---------- Provided material ----------

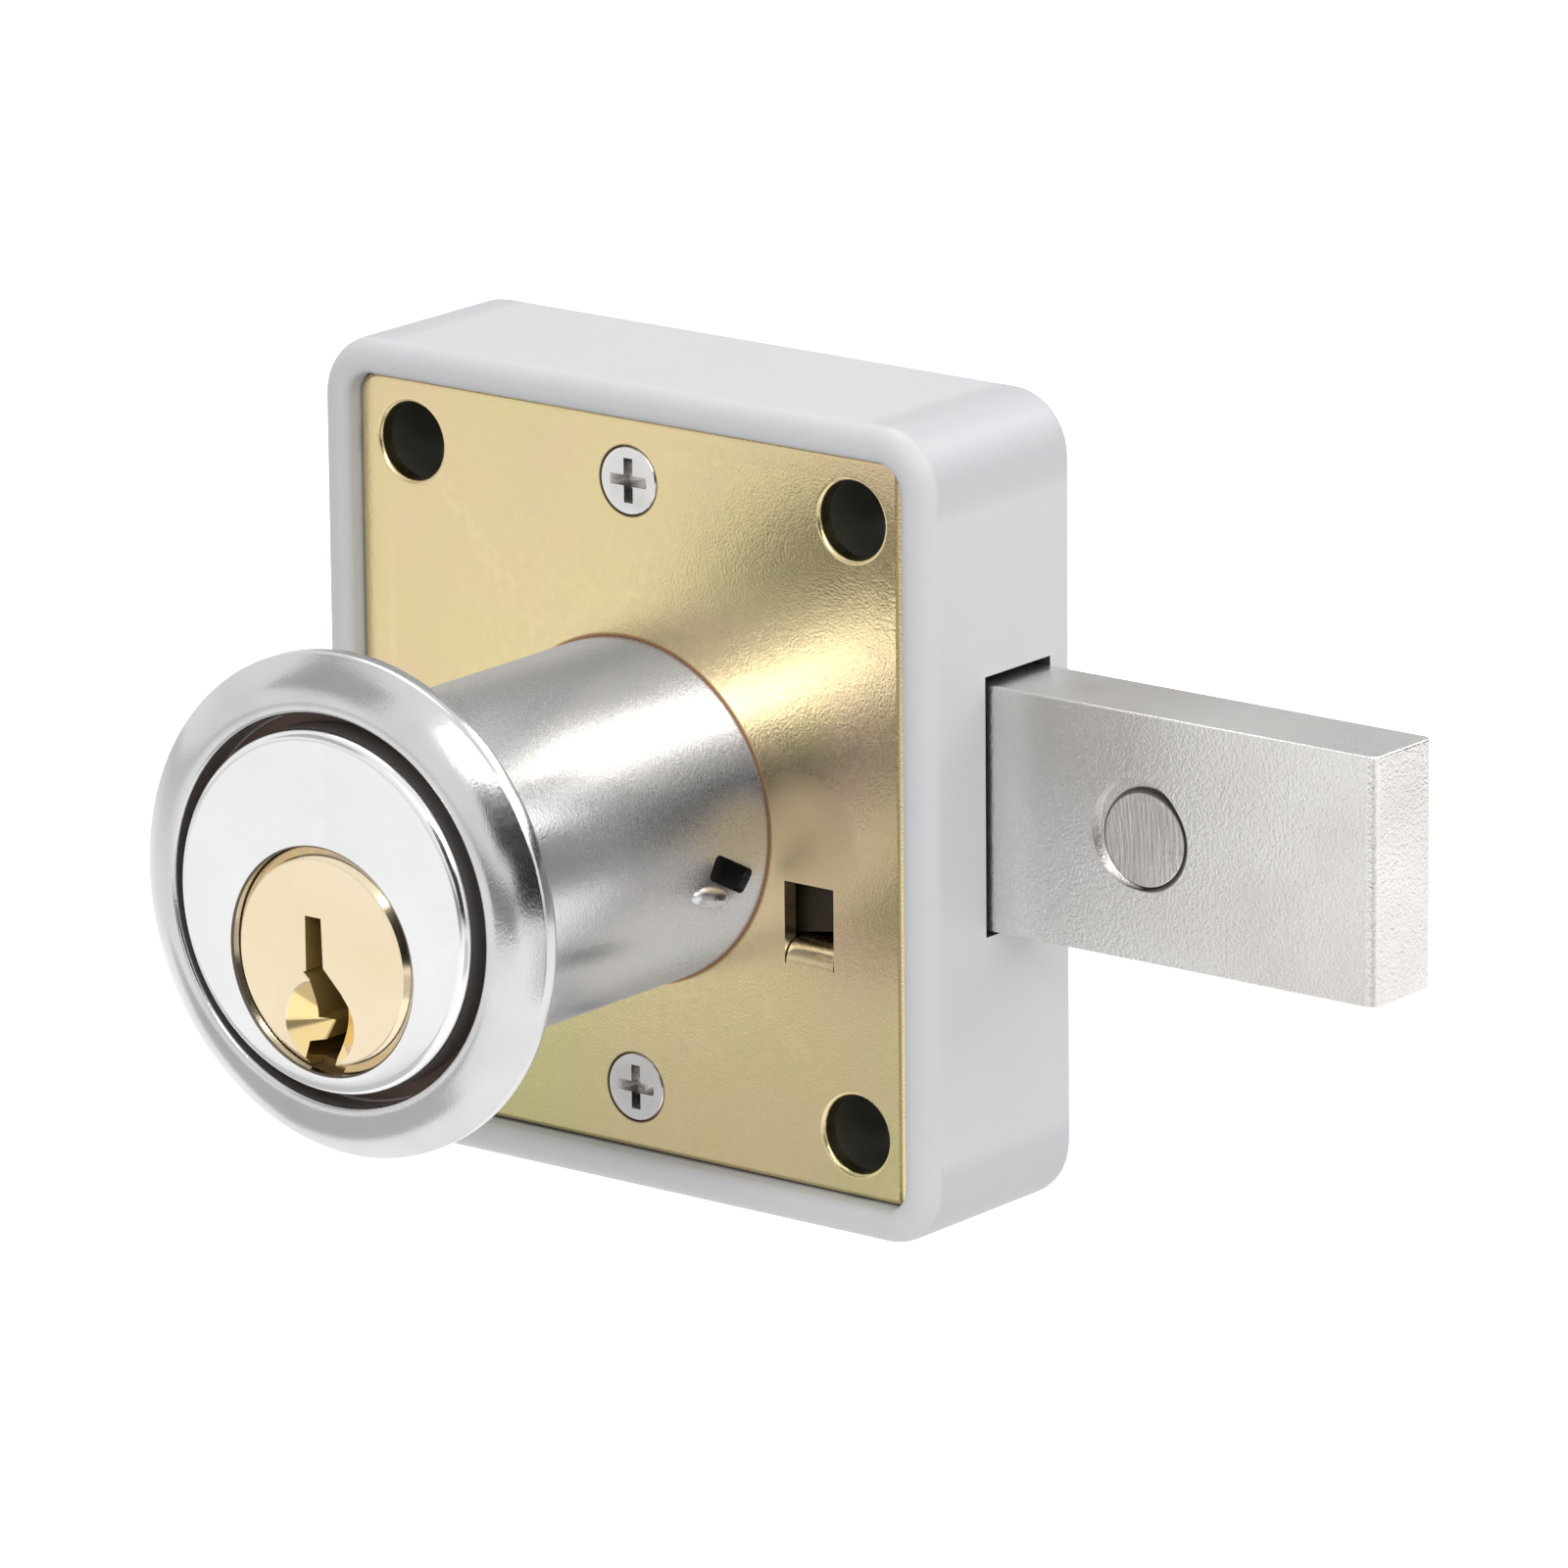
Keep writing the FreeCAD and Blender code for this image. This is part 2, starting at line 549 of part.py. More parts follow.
def make_tail_screw():
    """Low-head screw that holds the arm on the tang."""
    head_end = arm_back + TAIL_SCREW_HEAD_T
    head = bar_y(TAIL_SCREW_HEAD_R, arm_back, head_end, 0, plug_z)
    shank = bar_y(TAIL_SCREW_R, arm_back - TAIL_SCREW_LENGTH, arm_back, 0, plug_z)
    half = TAIL_SLOT_WIDTH / 2
    slot = block(-half, half, head_end - TAIL_SLOT_DEPTH, head_end + PAST, plug_z - TAIL_SCREW_HEAD_R,
                 plug_z + TAIL_SCREW_HEAD_R)
    return head.fuse(shank).cut(slot)


def make_bolt():
    """Deadbolt: rounded bar, taller head inside the case, crank pocket and pin hole."""
    bar = block(bolt_head_left, bolt_tip, bolt_front, bolt_back, BOLT_BOTTOM_Z, bolt_top)
    bar = bar.makeFillet(BOLT_EDGE_R, bar.Edges)
    head = block(bolt_head_left, bolt_head_right, bolt_front, bolt_back, bolt_head_bottom, bolt_head_top)
    head = head.makeFillet(BOLT_EDGE_R, edges_along(head, ALONG_Y))
    bolt = bar.fuse(head)
    centre = Vector(CRANK_R, bolt_front - PAST, pocket_z)
    upper_end = centre + Vector(0, 0, POCKET_HALF_HEIGHT)
    side_end = centre + Vector(POCKET_HALF_WIDTH, 0, 0)
    outline = Part.Wire([Part.Ellipse(upper_end, side_end, centre).toShape()])
    pocket = Part.Face(outline).extrude(Vector(0, PAST + BOLT_T - BOLT_WEB, 0))
    pin_hole = bar_y(BOLT_PIN_R, bolt_front - PAST, bolt_back + PAST, bolt_pin_x, bolt_pin_z)
    sink = bar_y(BOLT_PIN_SINK_R, bolt_front - PAST, bolt_front + BOLT_PIN_SINK_DEPTH,
                 bolt_pin_x - BOLT_PIN_SINK_SHIFT, bolt_pin_z + BOLT_PIN_SINK_SHIFT / 2)
    return bolt.cut(pocket).cut(pin_hole.fuse(sink)).removeSplitter()


def make_bolt_pin():
    """Round pin pressed flush through the bolt."""
    return bar_y(BOLT_PIN_R, bolt_front, bolt_back, bolt_pin_x, bolt_pin_z)


def make_trim_ring():
    """Domed loose ring: recess for the cylinder head in front, hole for the sleeve behind."""
    hole_r = SLEEVE_R + RING_HOLE_GAP
    recess_r = HEAD_R + RING_RECESS_GAP
    crest_r = recess_r + RING_CREST_WIDTH
    rim_front = ring_back - RING_RIM_T
    lip_y = ring_crest + RING_CREST_WIDTH / 2
    dome_r = (RING_R + crest_r) / 2
    dome_y = (rim_front + ring_crest) / 2
    bulge = (RING_R - crest_r) / 6
    corners = [
        (crest_r, ring_crest),
        (recess_r, lip_y),
        (recess_r, ring_floor_front),
        (hole_r, ring_floor_front),
        (hole_r, ring_back),
        (RING_R - RING_EDGE, ring_back),
        (RING_R, ring_back - RING_EDGE),
    ]
    section = [Vector(radius, y, 0) for radius, y in corners]
    dome = Part.Arc(Vector(RING_R, rim_front, 0), Vector(dome_r + bulge, dome_y - bulge, 0), section[0])
    section += dome.toShape().discretize(RING_DOME_BANDS + 1)
    return Part.Face(Part.makePolygon(section)).revolve(Vector(0, 0, 0), ALONG_Y, 360)


def make_all():
    """Return every piece by the name of its node."""
    pieces = {
        "lock_case": make_case(),
        "cover_plate": make_cover_plate(),
        "barrel_sleeve": make_sleeve(),
        "cylinder_housing": make_housing(),
        "chamber_cover": make_chamber_cover(),
        "cylinder_plug": make_plug(),
        "plug_clip": make_plug_clip(),
        "crank_arm": make_crank_arm(),
        "crank_pin": make_crank_pin(),
        "tail_screw": make_tail_screw(),
        "bolt": make_bolt(),
        "bolt_pin": make_bolt_pin(),
        "trim_ring": make_trim_ring(),
    }
    for name, z in screw_places:
        pieces["cover_plate_screw_" + name] = make_plate_screw(z)
    for index in range(PIN_COUNT):
        number = str(index + 1)
        pieces["key_pin_" + number] = make_key_pin(index)
        pieces["driver_pin_" + number] = make_driver_pin(index)
        pieces["pin_spring_" + number] = make_pin_spring(index)
    return pieces


os.makedirs("parts", exist_ok=True)
for node, shape in make_all().items():
    solids = shape.Solids
    print(node, "solids", len(solids), "valid", shape.isValid(), "volume", round(shape.Volume, 2))
    piece = solids[0] if len(solids) == 1 else shape
    piece.exportStep("parts/" + node + ".step")
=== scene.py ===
"""Furniture rim lock: its pieces, their finishes and a plain studio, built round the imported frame."""

import json
import logging
import math
from collections.abc import Callable, Iterable, Iterator, Sequence
from contextlib import contextmanager
from dataclasses import dataclass
from enum import Enum
from typing import Any

import bmesh
import bpy
from mathutils import Matrix, Vector

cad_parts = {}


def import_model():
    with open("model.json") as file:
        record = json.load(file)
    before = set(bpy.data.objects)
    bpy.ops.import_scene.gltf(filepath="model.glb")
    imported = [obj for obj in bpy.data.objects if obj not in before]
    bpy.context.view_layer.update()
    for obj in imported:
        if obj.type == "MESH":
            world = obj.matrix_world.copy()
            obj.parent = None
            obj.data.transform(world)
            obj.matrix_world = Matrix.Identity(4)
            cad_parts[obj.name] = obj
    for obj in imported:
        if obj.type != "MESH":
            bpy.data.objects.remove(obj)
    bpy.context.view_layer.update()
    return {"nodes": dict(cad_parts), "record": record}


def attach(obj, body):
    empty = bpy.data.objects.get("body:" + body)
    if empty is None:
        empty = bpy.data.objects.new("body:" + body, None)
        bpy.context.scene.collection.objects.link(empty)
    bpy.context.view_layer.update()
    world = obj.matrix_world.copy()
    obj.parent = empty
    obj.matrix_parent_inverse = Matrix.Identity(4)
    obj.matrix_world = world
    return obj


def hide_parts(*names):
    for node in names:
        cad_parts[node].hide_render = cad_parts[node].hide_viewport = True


Thing = bpy.types.Object
Socket = bpy.types.NodeSocket
Material = bpy.types.Material
Pair = tuple[float, float]
Point = tuple[float, float, float]
Colour = tuple[float, float, float, float]
Station = tuple[float, ...]
Panel = tuple[str, Point, Pair, float]
Test = Callable[[Any], bool]

MM = 0.001
MICRON = 0.000001
HAIR = 0.0000005
QUARTER = math.pi / 2
SMOOTH_ANGLE = math.radians(32)
FACING = 0.9  # least part of a normal along the axis that its face looks along
SIDEWAYS = 0.2  # largest part of a normal along an axis that its face runs along
FOLDED = 0.5  # angle in radians above which two faces meet at an edge, not at a facet
BORE_SIDES = 56
PIN_SIDES = 96
TUBE_SIDES = 160

log = logging.getLogger("rim_lock")


class Body(Enum):
    """Moving bodies of the frame that pieces ride on."""

    LOCK = "lock_body"
    PLUG = "plug"
    BOLT = "bolt"
    RING = "trim_ring"
    DRIVER_1 = "driver_1"
    DRIVER_2 = "driver_2"
    DRIVER_3 = "driver_3"
    DRIVER_4 = "driver_4"
    DRIVER_5 = "driver_5"


class Cut(Enum):
    """How one solid acts on another."""

    TAKE_AWAY = "DIFFERENCE"
    ADD = "UNION"
    KEEP = "INTERSECT"


class Parts(Enum):
    """Parts of a mesh that can be selected."""

    VERTS = "VERT"
    EDGES = "EDGE"
    FACES = "FACE"


class Axis(Enum):
    """Ways that a bar can run, with the turn that lays it so."""

    X = (0, QUARTER, 0)
    Y = (QUARTER, 0, 0)
    Z = (0, 0, 0)


# ---- Bench tools: thin wrappers round the mesh operators


def mm(*values: float) -> tuple[float, ...]:
    """Turn millimetres into metres."""
    return tuple(value * MM for value in values)


def clear_selection() -> None:
    """Leave edit mode and deselect every object."""
    if bpy.context.object and bpy.context.object.mode != "OBJECT":
        bpy.ops.object.mode_set(mode="OBJECT")
    bpy.ops.object.select_all(action="DESELECT")


def pick(piece: Thing) -> None:
    """Make one object the only selected and active one.

    Args:
        piece: The object.
    """
    clear_selection()
    piece.select_set(True)
    bpy.context.view_layer.objects.active = piece


def settle(piece: Thing) -> None:
    """Bake an object's place, turn and size into its mesh."""
    pick(piece)
    bpy.ops.object.transform_apply(location=True, rotation=True, scale=True)


def named(name: str) -> Thing:
    """Name the active object and its mesh and bake its place.

    Args:
        name: The name.

    Returns:
        The object.
    """
    piece = bpy.context.object
    piece.name = name
    piece.data.name = name
    settle(piece)
    return piece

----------

Your objective
What is needed is an exact copy of the lines from the start of the listing through the line where "return head.fuse(shank).cut(slot)" sits, please, both end lines included and nothing more.

Solution
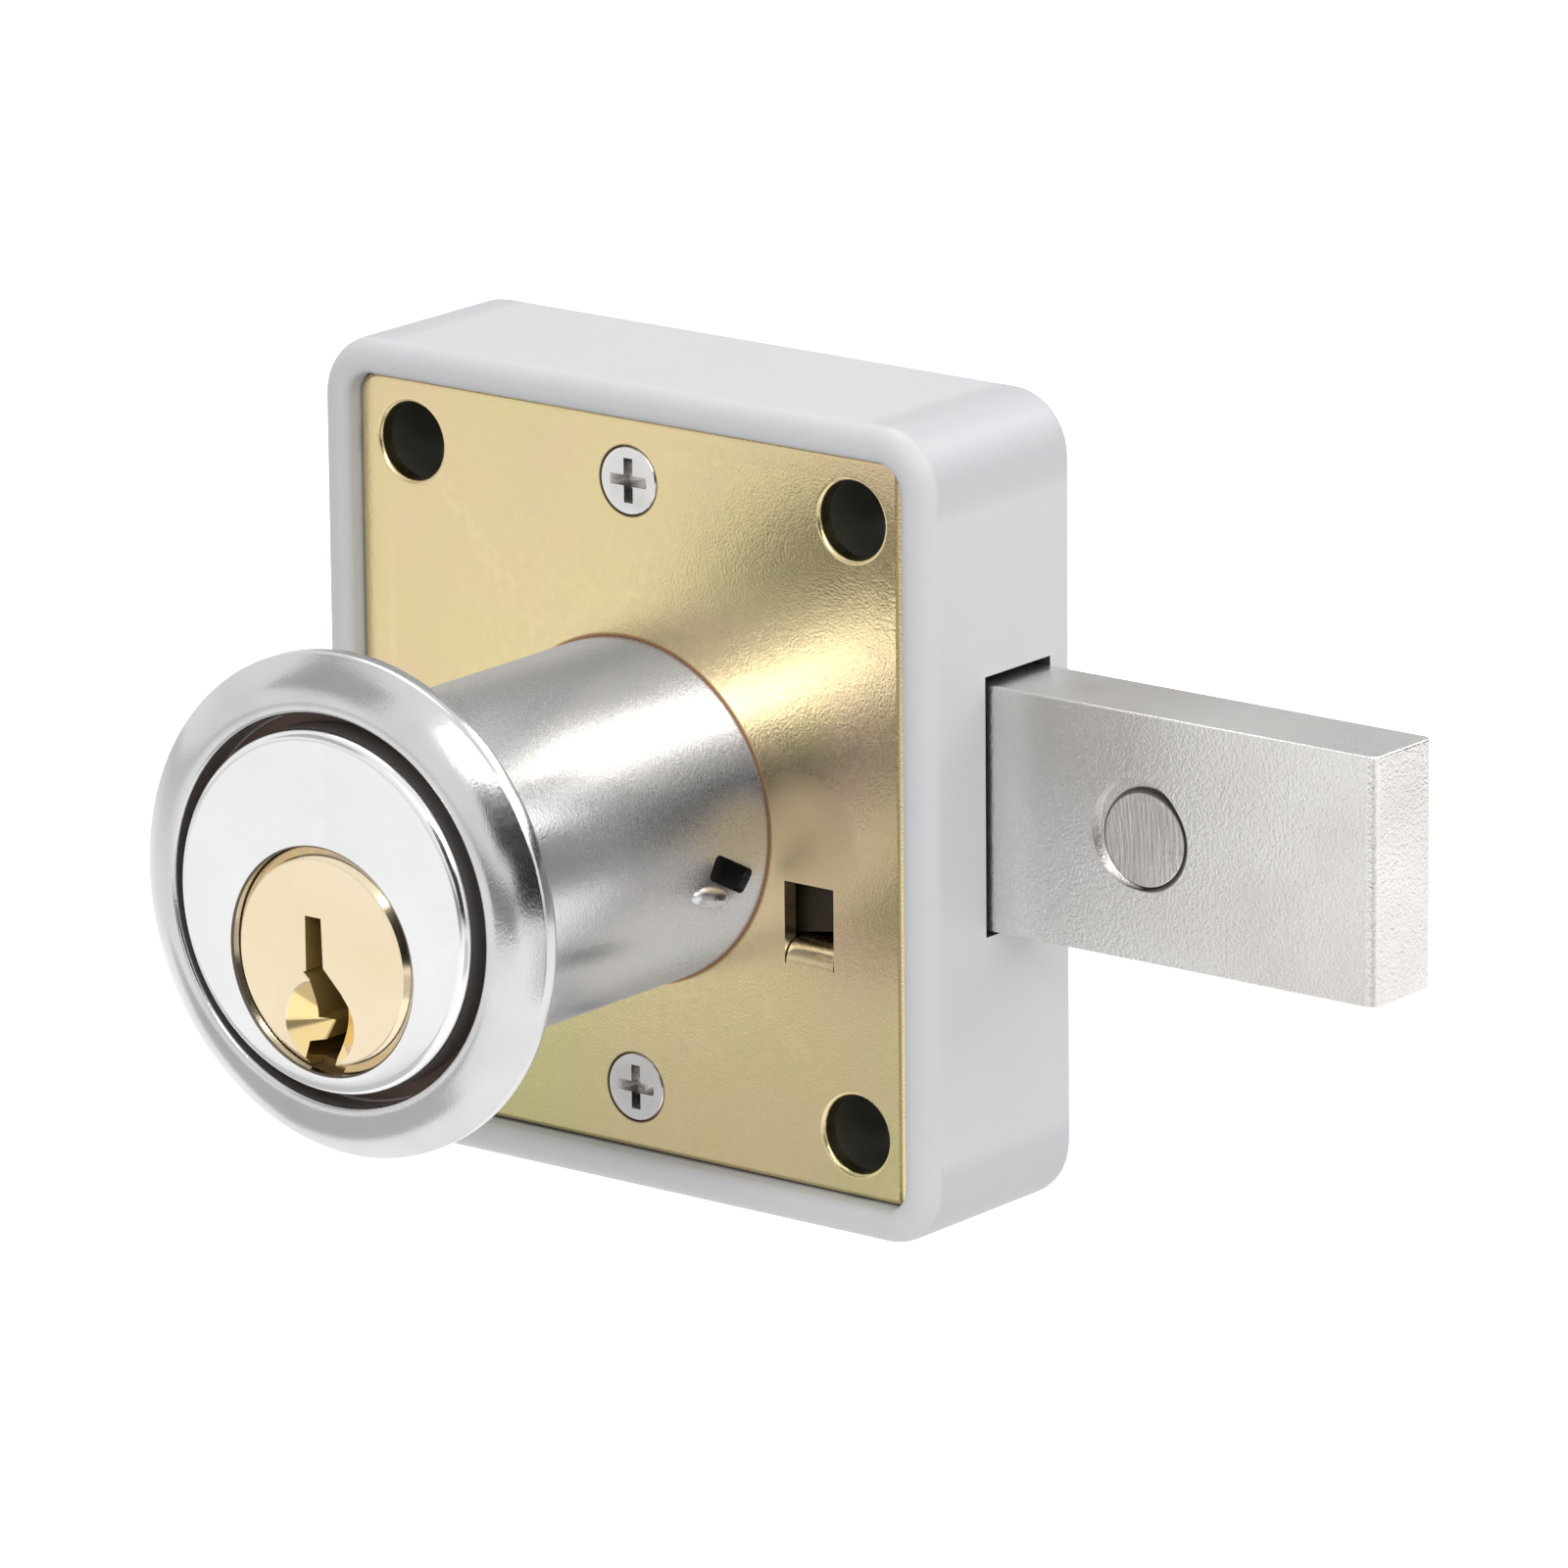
Keep writing the FreeCAD and Blender code for this image. This is part 2, starting at line 549 of part.py. More parts follow.
def make_tail_screw():
    """Low-head screw that holds the arm on the tang."""
    head_end = arm_back + TAIL_SCREW_HEAD_T
    head = bar_y(TAIL_SCREW_HEAD_R, arm_back, head_end, 0, plug_z)
    shank = bar_y(TAIL_SCREW_R, arm_back - TAIL_SCREW_LENGTH, arm_back, 0, plug_z)
    half = TAIL_SLOT_WIDTH / 2
    slot = block(-half, half, head_end - TAIL_SLOT_DEPTH, head_end + PAST, plug_z - TAIL_SCREW_HEAD_R,
                 plug_z + TAIL_SCREW_HEAD_R)
    return head.fuse(shank).cut(slot)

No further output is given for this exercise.